Why can I not do arithmetic on a cast of a void pointer?

Question

void foo(void *ptr, int numBytes)
{
    (char*)ptr += numBytes;
}

This doesn't compile in C. I know the alternative. But why does this not work? What is the problem?

Answer 1

The problem

The problem is that (char*)ptr will not yield an lvalue, meaning that the value cannot be modified - one can see it as a temporary result of the cast, the cast will yield a rvalue of type char*.

It's semantically the same as if you'd have the below example, a cast yields a temporary value, such a value cannot be assigned a new value.

int x = 123;

(float)x += 0.12f; /* (1), illegal                                     */
                   /*  ^-- sementically equivalent to `123.f += 0.12f` */

---

Solution

In your question you have stated that you already know a workaround to this problem, but I'd like to explicitly write the solution to show how one can modify the value of ptr even when casts yields non-modifiable values.
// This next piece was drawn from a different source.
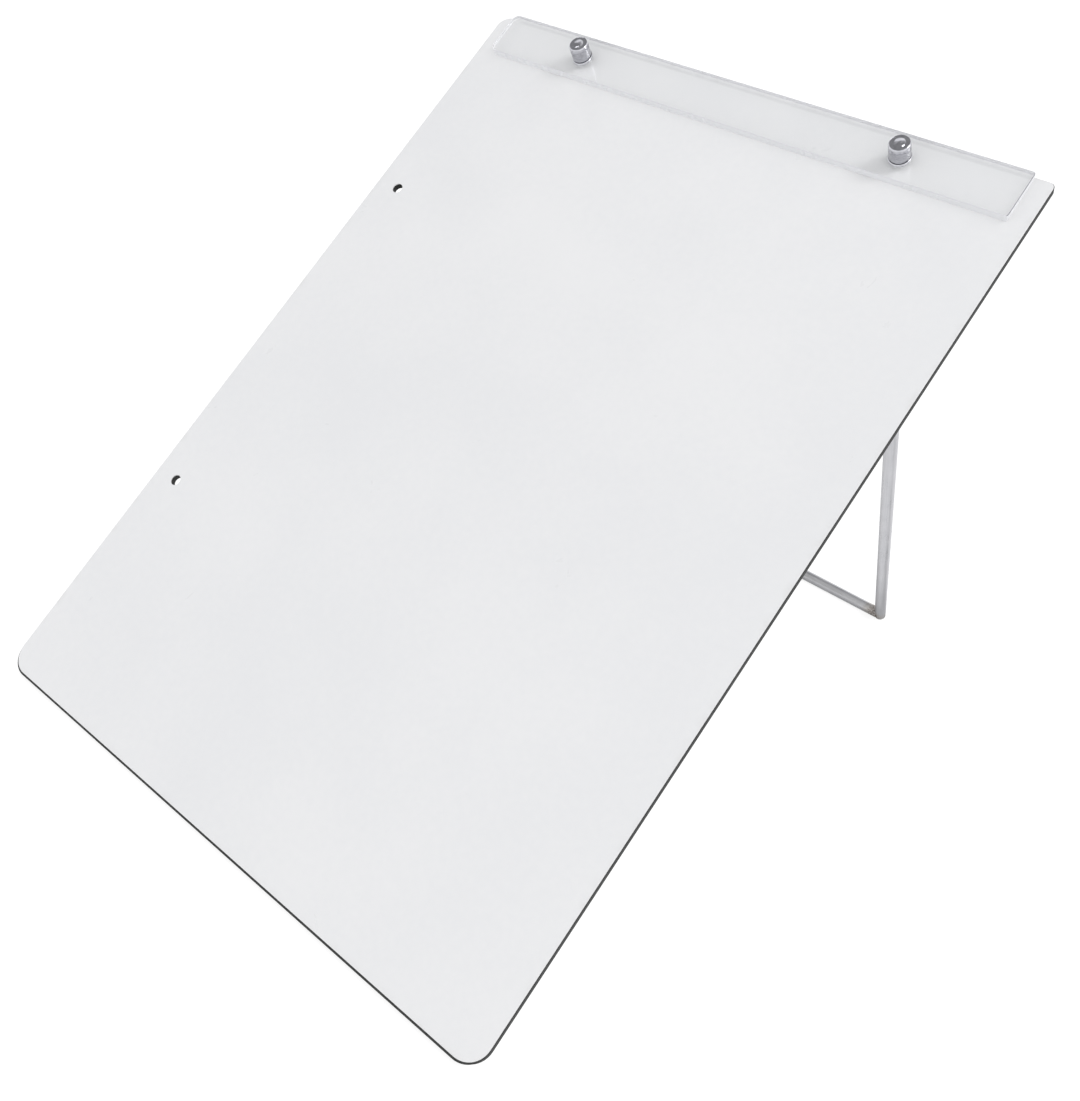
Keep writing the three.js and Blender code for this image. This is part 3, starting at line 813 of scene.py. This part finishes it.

1. Take the address of your pointer to void,
2. cast this address to a pointer to pointer to char,
3. dereference that pointer, yielding a pointer to char,
4. modify this yield lvalue as if the original void* was of type char*

*((char**)&ptr) += numbytes; // make `ptr` move forward `numbytes`

( Note: When dereferencing a pointer you get an lvalue, otherwise it would be impossible to change the value of the pointed to value located at an address stored in a pointer. )